La soupe au caillou ou comment accueillir l’étranger
C’est une histoire traditionnelle, un conte pour enfants, mais me direz-vous, que vient faire un conte au sein des réunions, généralement fort sérieuses, de la Ligue des droits de l’homme ? Je vous laisse en juger.
C’était Christian, de l’association des Crieurs publics, qui nous l’avait contée, il y a de cela un an, pour le début d’année 2015 – comme on se réunit au coin du feu, en quelque sorte, sauf que c’était à la salle polyvalente de la Maison des associations de Niort.
L’histoire a plusieurs variantes : tantôt c’est un soldat qui s’approche du village, et tantôt c’est un loup qui s’aventure dans la ferme des animaux. Mais toujours, c’est un étranger, perdu de froid et de faim, qui s’en vient frapper à la porte. Il demande l’hospitalité, mais, oh, rien qu’un toit, le gîte, pas le couvert – il sait trop ce qu’on lui répondrait, qu’on a faim ici aussi monsieur, qu’ici aussi les temps sont difficiles, et qu’on lui refermerait la porte au nez.

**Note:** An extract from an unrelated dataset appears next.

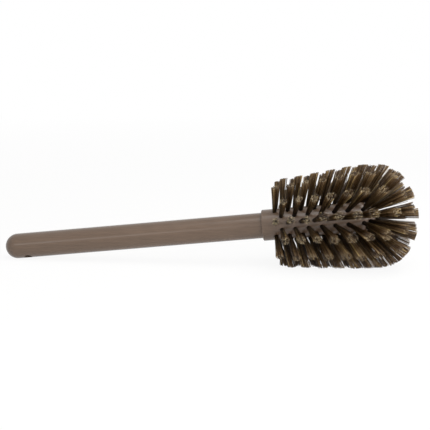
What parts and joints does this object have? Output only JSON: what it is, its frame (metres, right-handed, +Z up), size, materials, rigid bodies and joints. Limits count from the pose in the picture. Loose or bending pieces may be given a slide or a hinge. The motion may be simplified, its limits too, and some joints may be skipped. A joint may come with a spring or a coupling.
{
  "type": "glass brush",
  "caption": "Round brush for glasses and bottles: a plain rod handle with a hanging hole and a domed core with leaning bristle bundles.",
  "frame": {"origin": "on the table the brush lies on, below the middle of its bounding box", "axes": "+Z up; +X along the brush towards the bristle head, parallel to the table; the hanging hole's lower mouth faces -Y and down"},
  "size_m": [0.3035, 0.0732, 0.0748],
  "materials": {
    "moulded_plastic": "satin moulded polypropylene",
    "bristle": "trimmed polyester filament",
    "anchor_wire": "flat drawn wire"
  },
  "bodies": {
    "root": {"handle": "moulded_plastic", "brush_head": "moulded_plastic", "tuft_row_01": "bristle", "tuft_row_02": "bristle", "tuft_row_03": "bristle", "tuft_row_04": "bristle", "tuft_row_05": "bristle", "tuft_row_06": "bristle", "tuft_row_07": "bristle", "tuft_row_08": "bristle", "tuft_row_09": "bristle", "tuft_row_10": "bristle", "tuft_row_11": "bristle", "tuft_row_12": "bristle", "tuft_row_13": "bristle", "tuft_row_14": "bristle", "tuft_crown": "bristle", "anchor_row_01": "anchor_wire", "anchor_row_02": "anchor_wire", "anchor_row_03": "anchor_wire", "anchor_row_04": "anchor_wire", "anchor_row_05": "anchor_wire", "anchor_row_06": "anchor_wire", "anchor_row_07": "anchor_wire", "anchor_row_08": "anchor_wire", "anchor_row_09": "anchor_wire", "anchor_row_10": "anchor_wire", "anchor_row_11": "anchor_wire", "anchor_row_12": "anchor_wire", "anchor_row_13": "anchor_wire", "anchor_row_14": "anchor_wire", "anchor_crown": "anchor_wire"}
  },
  "joints": []
}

Donc notre étranger ne demande qu’une chose : un coin de feu et une marmite d’eau pour y faire cuire un caillou, et là le soldat sort un gros caillou de sa besace et le montre à la fermière (ou bien le loup sort un galet de son sac et le montre à la poule, suivant la version). La fermière (ou la poule) y regarde à deux fois, mais le soldat (ou le loup) est tellement sûr de lui qu’elle va chercher la marmite, la pend à la crémaillère et y pose le caillou.

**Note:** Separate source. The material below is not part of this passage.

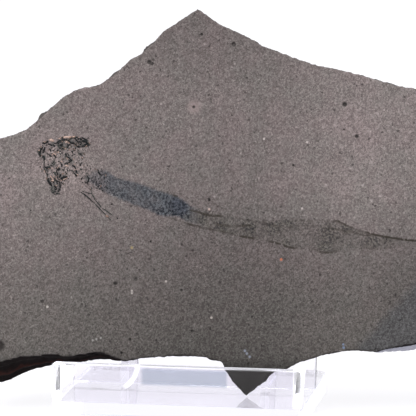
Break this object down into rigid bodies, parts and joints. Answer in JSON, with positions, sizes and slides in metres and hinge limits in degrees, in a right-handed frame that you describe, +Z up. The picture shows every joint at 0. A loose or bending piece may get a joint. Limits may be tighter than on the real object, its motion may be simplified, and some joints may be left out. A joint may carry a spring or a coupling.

L’étranger demande une louche, et il se penche au-dessus du feu pour remuer avec attention – pour que ça n’attache pas, dit-il.
Le doute – et la curiosité- ronge l’hôtesse. Elle demande : « – Et, c’est bon, la soupe au caillou ? » « – Dame, oui, répond l’autre, c’est une recette de chez moi ». Son interlocutrice commence à s’interroger sur ce qu’il peut bien manger, chez lui, et dans quel pays on peut bien manger des cailloux. « Mais, ajoute le soldat (le loup, l’étranger, comme vous le sentez), il y a un petit quelque chose qui fait la différence, par rapport à une soupe au caillou normale. Vous n’auriez pas un oignon qu’on ajoute dans la soupe ? » La villageoise (la gallinacée) dit que oui, bon quand même, on a beau être en temps de misère, un oignon, elle en aurait peut-être bien un. Qu’elle va chercher, et le soldat/le loup l’épluche et le met dans le bouillon.
Le fumet s’améliore. La femme (à cheveux ou à plumes) continue à poser des questions, et l’homme lui suggère d’ajouter une branche de céleri, puis une carotte. Parfois à ce stade du récit, ce sont les autres villageois qui arrivent les uns après les autres, attirés par l’odeur et la curiosité, ou bien les animaux de la ferme, un peu inquiets d’avoir vu le loup entrer chez la poule. Et chacun, intrigué par la préparation de la soupe au caillou, amène un légume, des croûtons de pain, ou un peu de beurre, destinés à imprégner de bon parfum le caillou.
Finalement la soupe est prête. Tous s’attablent et partagent le potage (même si il faut bien le dire, le caillou n’est pas encore vraiment cuit). La petite communauté se retrouve, comme elle ne l’avait pas fait depuis peut-être longtemps, discute, rit. Et parfois à la fin de l’histoire, l’homme épouse la femme, la villageoise épouse le loup et la poule ne finit pas dans le pot.
Et les droits de l’homme dans tout ça ? Soldats, étrangers, autres, loups, ne sont-ce pas les migrants, réfugiés, déplacés de toute espèce ?
A ceux qui souhaitent faire valoir les traditions françaises et européennes (ce dont nous ne les blâmons pas), vous pourrez répondre que cette histoire fait partie du folklore littéraire européen, et que dans certaines régions, notamment en Lorraine, une soupe au caillou existait bel et bien, le caillou servant à broyer les aliments au rythme de l’ébullition.
A ceux qui vous disent que c’est faire rentrer le loup dans la bergerie, rappelez-vous de l’histoire de la soupe au caillou.